A Novel Variable Selection Method Based on Binning-Normalized Mutual Information for Multivariate Calibration
Liang Zhong,
Ruiqi Huang,
Lele Gao,
Jianan Yue,
Bing Zhao,
Lei Nie,
Lian Li,
Aoli Wu,
Kefan Zhang,
Zhaoqing Meng,
Guiyun Cao,
Hui Zhang,
Hengchang Zang
Affiliations
Liang Zhong
NMPA Key Laboratory for Technology Research and Evaluation of Drug Products, School of Pharmaceutical Sciences, Cheeloo College of Medicine, Shandong University, Jinan 250012, China
Ruiqi Huang
NMPA Key Laboratory for Technology Research and Evaluation of Drug Products, School of Pharmaceutical Sciences, Cheeloo College of Medicine, Shandong University, Jinan 250012, China
Lele Gao
NMPA Key Laboratory for Technology Research and Evaluation of Drug Products, School of Pharmaceutical Sciences, Cheeloo College of Medicine, Shandong University, Jinan 250012, China
Jianan Yue
NMPA Key Laboratory for Technology Research and Evaluation of Drug Products, School of Pharmaceutical Sciences, Cheeloo College of Medicine, Shandong University, Jinan 250012, China
Bing Zhao
NMPA Key Laboratory for Technology Research and Evaluation of Drug Products, School of Pharmaceutical Sciences, Cheeloo College of Medicine, Shandong University, Jinan 250012, China
Lei Nie
NMPA Key Laboratory for Technology Research and Evaluation of Drug Products, School of Pharmaceutical Sciences, Cheeloo College of Medicine, Shandong University, Jinan 250012, China
Lian Li
NMPA Key Laboratory for Technology Research and Evaluation of Drug Products, School of Pharmaceutical Sciences, Cheeloo College of Medicine, Shandong University, Jinan 250012, China
Aoli Wu
NMPA Key Laboratory for Technology Research and Evaluation of Drug Products, School of Pharmaceutical Sciences, Cheeloo College of Medicine, Shandong University, Jinan 250012, China
Kefan Zhang
NMPA Key Laboratory for Technology Research and Evaluation of Drug Products, School of Pharmaceutical Sciences, Cheeloo College of Medicine, Shandong University, Jinan 250012, China
Zhaoqing Meng
Shandong Hongjitang Pharmaceutical Group Co. Ltd., Jinan 250103, China
Guiyun Cao
Shandong Hongjitang Pharmaceutical Group Co.
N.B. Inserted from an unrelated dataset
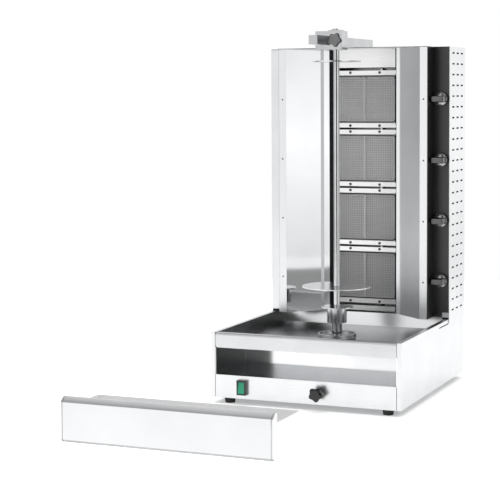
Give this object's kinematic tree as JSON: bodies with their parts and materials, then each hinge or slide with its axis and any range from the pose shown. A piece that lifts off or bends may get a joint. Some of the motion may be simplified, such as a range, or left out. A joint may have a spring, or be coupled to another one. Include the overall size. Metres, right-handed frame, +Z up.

Ltd., Jinan 250103, China
Hui Zhang
NMPA Key Laboratory for Technology Research and Evaluation of Drug Products, School of Pharmaceutical Sciences, Cheeloo College of Medicine, Shandong University, Jinan 250012, China
Hengchang Zang
NMPA Key Laboratory for Technology Research and Evaluation of Drug Products, School of Pharmaceutical Sciences, Cheeloo College of Medicine, Shandong University, Jinan 250012, China
Variable (wavelength) selection is essential in the multivariate analysis of near-infrared spectra to improve model performance and provide a more straightforward interpretation. This paper proposed a new variable selection method named binning-normalized mutual information (B-NMI) based on information entropy theory. “Data binning” was applied to reduce the effects of minor measurement errors and increase the features of near-infrared spectra. “Normalized mutual information” was employed to calculate the correlation between each wavelength and the reference values. The performance of B-NMI was evaluated by two experimental datasets (ideal ternary solvent mixture dataset, fluidized bed granulation dataset) and two public datasets (gasoline octane dataset, corn protein dataset). Compared with classic methods of backward and interval PLS (BIPLS), variable importance projection (VIP), correlation coefficient (CC), uninformative variables elimination (UVE), and competitive adaptive reweighted sampling (CARS), B-NMI not only selected the most featured wavelengths from the spectra of complex real-world samples but also improved the stability and robustness of variable selection results.